发布时间：2018-06-17 13:49

本文选题：分词 + LDA模型　；参考：《安徽大学》2013年硕士论文

【摘要】：随着因特网的发展,其包含的信息量不断增加,人们普遍希望能在互联网中快速地找到自己想要的信息。同时,目前搜索引擎的有效应用率不高,搜索引擎的不足仍有很多,限制着人们获取信息的效率。自动问答系统可以更智能、更快速、更准确地获取用户想查询的内容,近年来成为了国内外学者广泛研究的热点。本文以实现一个针对计算机常见故障的解决办法这一领域的自动问答系统为目标,深入探讨了自动问答系统从问题处理一直到最终给出答案的全过程。
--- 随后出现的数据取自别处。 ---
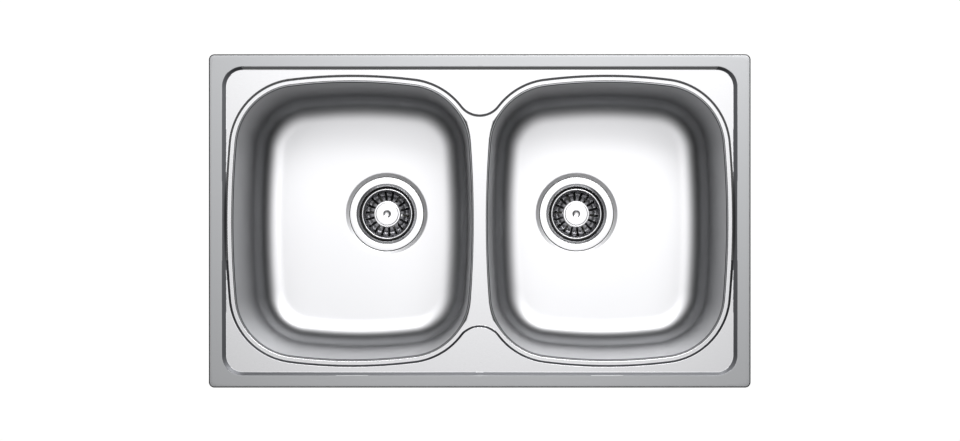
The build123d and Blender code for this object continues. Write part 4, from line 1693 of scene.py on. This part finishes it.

在研究过程中,发现领域分词和语义相似度的计算是自动问答系统的核心内容,相对于目前的系统需求以及研究现状,还有很多改进的地方。本文主要对这两个方面进行改进,在每一节也地改进后的结果进行了实验论证,说明改进后的确加强了检索的结果。最后设计实现了一个可以对用户提出的计算机故障相关问题自动给出解决办法的一个原型系统。首先,本文讨论了在中文分词领域常用的方法,对基于词典的分词方法、基于统计的分词方法这两个经典的方法做了深入分析,对其他方法做了简要介绍,并比较了不同的方法的特性和效果。然后提出了一个基于领域词典与词串互信息的分词方法,该方法加入了语义的信息,并考虑到领域专业词汇的特性,最后加入了词串的互信息来解决分词中的岐义问题。通过实验证明,这些改进提升了领域文本的分词性能。其次,本文对语义相似度的概念和计算原则做了简单讨论,并研究了基于编辑距离的语义相似度计算方法、基于依存关系的语义相似度计算方法以及基于语义距离和本体的相似度计算方法,同时提出了对经典相似度计算方法改进的一个新方法。新方法使用LDA模型,经过领域语料库的训练,得到一个领域相关的词一主题的分布,由于考虑了同一个主题下的词之间的语义相关性,因此计算得到的语义相似度更为可靠。最后,本文对针对计算机常见故障的解决办法这一领域的自动问答系统进行了系统设计,良好的设计使系统的框架具备了高内聚、低耦合的特性,这样可以大大减小系统的升级和后期的维护的代价。同时在Windows XP平台下,基于.NET Framework框架开发实现了这一系统的演示版本,通过实际测试,系统的运行效果良好。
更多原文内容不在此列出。